Sada: La nostra industria appare indebolita

Attività industriale in grande fermento con la questione dei dazi che tengono ancora col fiato sospeso gli imprenditori italiani. Antonio Sada, presidente di Confindustria Salerno, fa il punto della situazione.

 

Presidente, trovato l’accordo Ue-Usa sui dazi, con un tetto massimo fissato al 15%. Quali saranno gli effetti sull’export delle nostre imprese?

Tenuto conto che, complessivamente, la quota di esportazioni verso gli Stati Uniti si è attestata sui circa 66-70 miliardi di euro nel 2024, i costi diretti per le imprese italiane – come ribadito più volte nelle ultime ore anche dal presidente di Confindustria Orsini – potrebbero aggirarsi sui circa 22 miliardi di export in meno, anche considerata la svalutazione del dollaro sull’euro, che peggiora non di poco il quadro della situazione.

Ciò che è certo è che le barriere tariffarie volute da Trump colpiranno le aziende in maniera non omogena. In uno scenario competitivo così agguerrito, il rischio di marginalizzazione per l’industria europea, così come per quella italiana che resta la seconda manifattura d’Europa e la quarta esportatrice al mondo, si fa sempre più concreto.

L’introduzione di nuovi dazi su un mercato chiave come quello degli USA potrebbe avere in particolare un impatto diretto soprattutto sulle piccole e medie imprese che hanno investito per anni su qualità, internazionalizzazione e sostenibilità, come quelle del nostro agroalimentare.

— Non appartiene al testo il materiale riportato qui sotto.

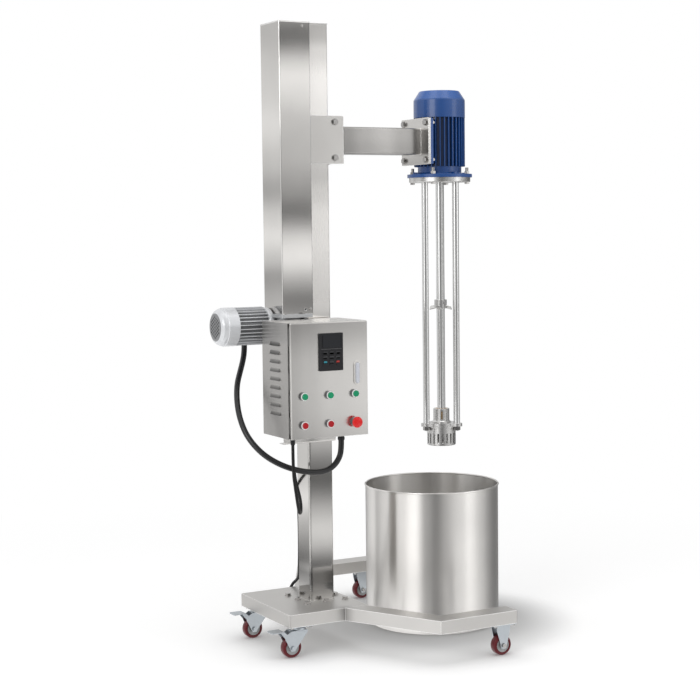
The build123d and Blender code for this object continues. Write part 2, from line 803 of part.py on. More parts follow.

Ora il rischio è di vedere compromessi i risultati raggiunti.

Cosa fare dunque per preservare la competitività europea e italiana?

Non possiamo restare inermi, in balia dell’incertezza. Occorrono risposte urgenti, veloci e univoche.
Va rafforzata innanzitutto l’autonomia strategica dell’industria europea, senza che questo equivalga a un muro contro muro con gli Usa, dannoso proprio per le imprese più competitive e orientate all’export. In più, dobbiamo accelerare sugli accordi di libero scambio con altre aree del mondo pronte per i nostri prodotti e in grado di riaprire spazi nuovi di cooperazione, soprattutto con quei paesi emergenti dell’Asia, dell’Africa e dell’America Latina. Sarebbe poi fondamentale che l’Ue finalizzasse l’accordo con il Mercosur con il suo bacino di circa 20 trilioni di dollari e oltre 700 milioni di consumatori, secondo Export.gov.it., che vale tra i 4 e i 7 miliardi di export per l’Europa.

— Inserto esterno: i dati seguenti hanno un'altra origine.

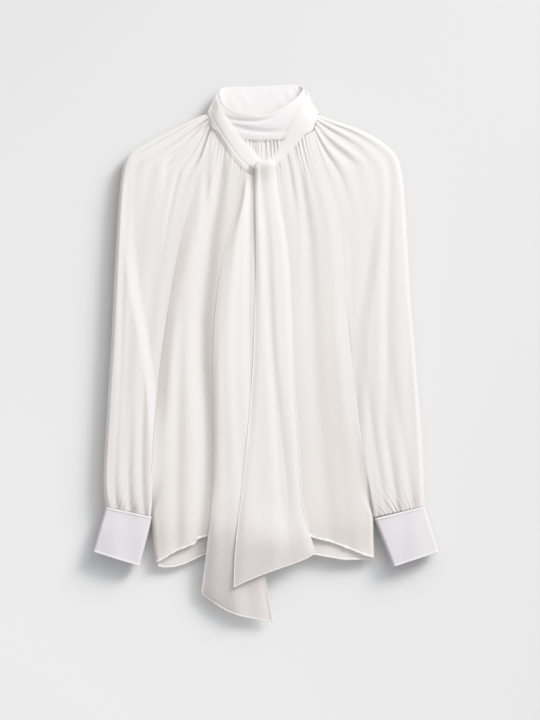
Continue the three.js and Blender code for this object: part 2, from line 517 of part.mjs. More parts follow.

Le aziende hanno bisogno di stabilità e certezza, le grandi assenti in questo momento. Al netto dell’effetto dei dazi, infatti, dopo due anni di flessione della produzione con costi energetici oramai insostenibili, la nostra industria appare indebolita, rallentata da troppi vincoli che ne riducono la competitività rispetto a Paesi con regole, sistemi fiscali e infrastrutture più favorevoli.

Altro passo di fondamentale importanza sarebbe infatti avviare, con decisione, un nuovo piano industriale per l’Italia e per l’Europa, basato su due pilastri altrettanto imprescindibili: il taglio immediato dei costi energetici e la drastica riduzione della burocrazia che complica, frena e rallenta e gli investimenti.
L’industria italiana ha costruito il proprio successo sull’apertura, sull’innovazione e sull’internazionalizzazione. Dobbiamo difendere questi pilastri, difendere la nostra identità, anche in un mondo che cambia rapidamente e pone nuove sfide alla nostra competitività.